The objective of this work was to evaluate the effects of the application of concentrations of indolebutyric acid (IBA) and of bottom heat on rooting of stem cuttings of the blueberry cultivars Bluebelle, Bluegem, and Powderblue in the four seasons of the year. A completely randomized design was used, with a 4x5x2 factorial arrangement (seasons x concentrations of IBA x with and without heat), with 4 replicates and 20 stem cuttings as an experimental unit. The percentage of rooted cuttings, dead, alive and with callus, and the number and average length of the roots were evaluated. The highest rooting percentages were 57.1% for 'Bluegem' in summer, 30% for 'Bluebelle' in spring, with heating, and 63% for 'Powderblue' in summer with heating.
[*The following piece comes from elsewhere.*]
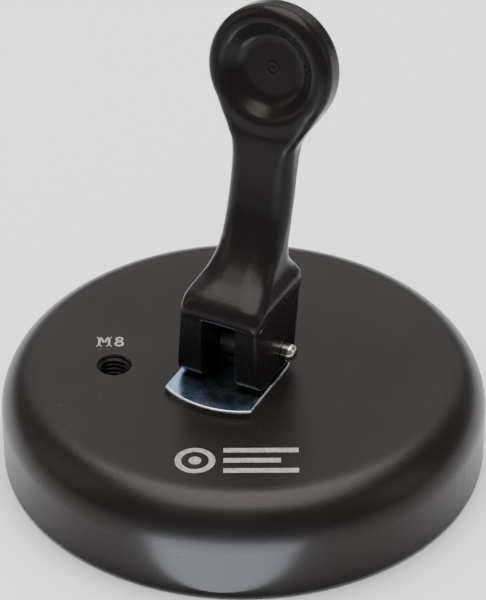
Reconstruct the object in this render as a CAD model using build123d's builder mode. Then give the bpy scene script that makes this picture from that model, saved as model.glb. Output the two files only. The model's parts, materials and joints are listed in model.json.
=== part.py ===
from build123d import *
import os

os.makedirs("parts", exist_ok=True)

# Lever-operated suction base for an instrument arm.
# Millimetres, +Z up. The origin is the centre of the underside. The cross pin
# lies along X and the lever folds down toward -Y.

# ---- housing ---------------------------------------------------------------
base_r = 60.0            # skirt radius
top_z = 25.0             # flat top face
rim_gap = 0.4            # skirt stops this far above the surface
skirt_top_z = 14.0       # where the skirt turns into the shoulder
shoulder_w = 11.0        # width of the elliptical shoulder
seat_r = 55.6            # pocket that holds the thick edge of the rubber pad
seat_z = 6.0             # ledge that presses the pad edge down
cavity_r = 53.0          # room for the pad to rise in
ceiling_z = 20.0         # underside of the roof
bush_bore_r = 7.0

# ---- instrument arm thread (M8) -----------------------------------------------
m8_r = 4.0               # major radius of the thread
m8_mouth_r = 4.35        # countersunk mouth
m8_floor_z = 16.5
m8_boss_r = 8.0
m8_boss_z = 14.5         # lowest face of the boss
m8_offset = 31.8         # distance from the lever axis
m8_angle = 208.0         # polar angle of the hole

# ---- guide bush, wear plate ---------------------------------------------------
stud_r = 4.0
running_gap = 0.08       # radial clearance of sliding and turning fits
bush_flange_r = 9.0
bush_flange_t = 1.0
plate_t = 1.8
plate_r = 22.5           # front arc
plate_half_w = 11.8      # flats parallel to the lever's sides, and the round back end
plate_bore_r = 4.4
eye_r = 4.9              # eye of the pull stud
plate_top_z = top_z + plate_t

# ---- lever ----------------------------------------------------------------------
pin_r = 2.25
pin_h = 5.3              # pin axis above the wear plate, lever up
pin_z = plate_top_z + pin_h
fork_half_w = 11.3       # half width across both ears, at their lower end
fork_neck_w = 10.2       # the same at the fork's top edge
slot_half_w = 4.4        # half width of the slot between the ears
slot_top = 12.6          # slot ceiling above the pin
ear_drop = 4.8           # ear underside below the pin
front_low = 14.1         # front face in front of the pin, lower end
front_top = 13.2         # front face, upper end
back_low = 5.8           # back face behind the pin, lower end
back_top = 12.1          # back face, upper end
fork_top = 18.0          # top edge of the fork above the pin
cam_r = 7.8              # corner that rolls over the wear plate
ear_heel_r = 2.5
head_r = 16.1
head_t = 8.8
head_y = 16.6            # head centre behind the pin
head_z = 100.5
lean = 12.0              # the head leans back by this angle
dish_r = 11.9
dish_floor_r = 8.2
dish_depth = 3.8

# ---- suction pad and pull parts -----------------------------------------------------
pad_r = 55.4
pad_lip_w = 8.4          # width of the sealing land at the edge
pad_recess = 0.5
pad_top_z = 3.0
pad_rim_w = 5.6
insert_r = 20.0
insert_t = 1.8
hub_r = 9.0
hub_top_z = 8.4
hub_roof_z = 6.4
collar_r = 6.0
collar_bottom_z = 3.6
collar_top_z = 5.6
spring_mean_r = 11.0
spring_wire_r = 0.6
spring_turns = 3.5

# ---- housing --------------------------------------------------------------------------
# Round casting: straight skirt, elliptical shoulder, flat top. Inside, a ledge
# bears on the pad edge, and a boss carries the M8 thread.
with BuildPart() as housing:
    with BuildSketch(Plane.XZ):
        with BuildLine():
            Polyline(
                (bush_bore_r, top_z),
                (bush_bore_r, ceiling_z),
                (cavity_r - 8, ceiling_z),
            )
            RadiusArc((cavity_r - 8, ceiling_z), (cavity_r, ceiling_z - 8), 8)
            Polyline(
                (cavity_r, ceiling_z - 8),
                (cavity_r, seat_z),
                (seat_r, seat_z),
                (seat_r, rim_gap),
                (base_r - 0.6, rim_gap),
                (base_r, rim_gap + 0.6),
                (base_r, skirt_top_z),
            )
            EllipticalCenterArc(
                (base_r - shoulder_w, skirt_top_z),
                shoulder_w,
                top_z - skirt_top_z,
                start_angle=0,
                arc_size=90,
            )
            Line((base_r - shoulder_w, top_z), (bush_bore_r, top_z))
        make_face()
    revolve(axis=Axis.Z)
    with BuildSketch(Plane.XY.offset(m8_boss_z)):
        with PolarLocations(m8_offset, 1, start_angle=m8_angle):
            Circle(m8_boss_r)
    extrude(amount=ceiling_z + 1 - m8_boss_z)
    with BuildSketch(Plane.XY.offset(top_z)):
        with PolarLocations(m8_offset, 1, start_angle=m8_angle):
            Circle(m8_r)
    extrude(amount=m8_floor_z - top_z, mode=Mode.SUBTRACT)
    mouth = housing.edges().filter_by(GeomType.CIRCLE).filter_by(
        lambda e: abs(e.radius - m8_r) < 1e-3 and abs(e.center().Z - top_z) < 1e-3
    )
    chamfer(mouth, length=m8_mouth_r - m8_r)
housing.part.label = "housing"
export_step(housing.part, "parts/housing.step")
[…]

IBA at the concentration of 2,000 mg L-1 increased the rooting of cuttings of the cultivars Bluegem and 'Powderblue'. Bottom heat increases the rooting of the cuttings harvested during autumn and winter in all cultivars, and also the cuttings harvested during summer and spring in the Bluebelle cultivar.

Mendonca K.H.,Federal University of Goais | Duarte D.A.D.S.,Federal University of Goais | de Melo Costa V.A.,Federal University of Goais | Matos G.R.,Embrapa Transferencia de Tecnologia | Seleguini A.,Federal University of Goais
Revista Ciencia Agronomica | Year: 2013

In Brazil, 60% of the area planted with banana are of the Prata, Prata Anã and Pacovan cultivars, However, despite the importance and representativeness of these genotypes they are all susceptible to the major pests and diseases of this crop. The objective here was to evaluate the growth, development and yield of 23 banana genotypes: Caipira, Calipso, Bucaneiro, FHIA-02, FHIA-17, Thap Maeo, FHIA-01, FHIA-18, PA42-44, PA94-01, ST42 -08, PV42- 53, PV42-142-34 and PV79, PV94-01, PV42-81, YB42-21-03 YB42, YB42-07 Pacovan, Prat, Prata Anã, Maçã and Grand Naine in the city of Goiânia, in the state of Goiás, with a view to matching genotypes to commercial production systems in the region. The experiment was carried out at Embrapa Technology Transfer at the Goiânia Business Office. An experimental design of randomized blocks with three replications was adopted. The following characteristics were evaluated: plant height, pseudostem circumference, number of living leaves at flowering and at harvest, flowering and harvest cycle of the first bunch, number of hands per bunch, fruit weight, bunch and hand weight, fruit number, length and diameter. Data underwent variance analysis and the means were compared by the Scott-Knott test at 5%. The results of this work qualify the cultivars FHIA 17, Tropical, FHIA 01, Grand Naine and Buccaneer as promising for incorporation into the production systems of the region.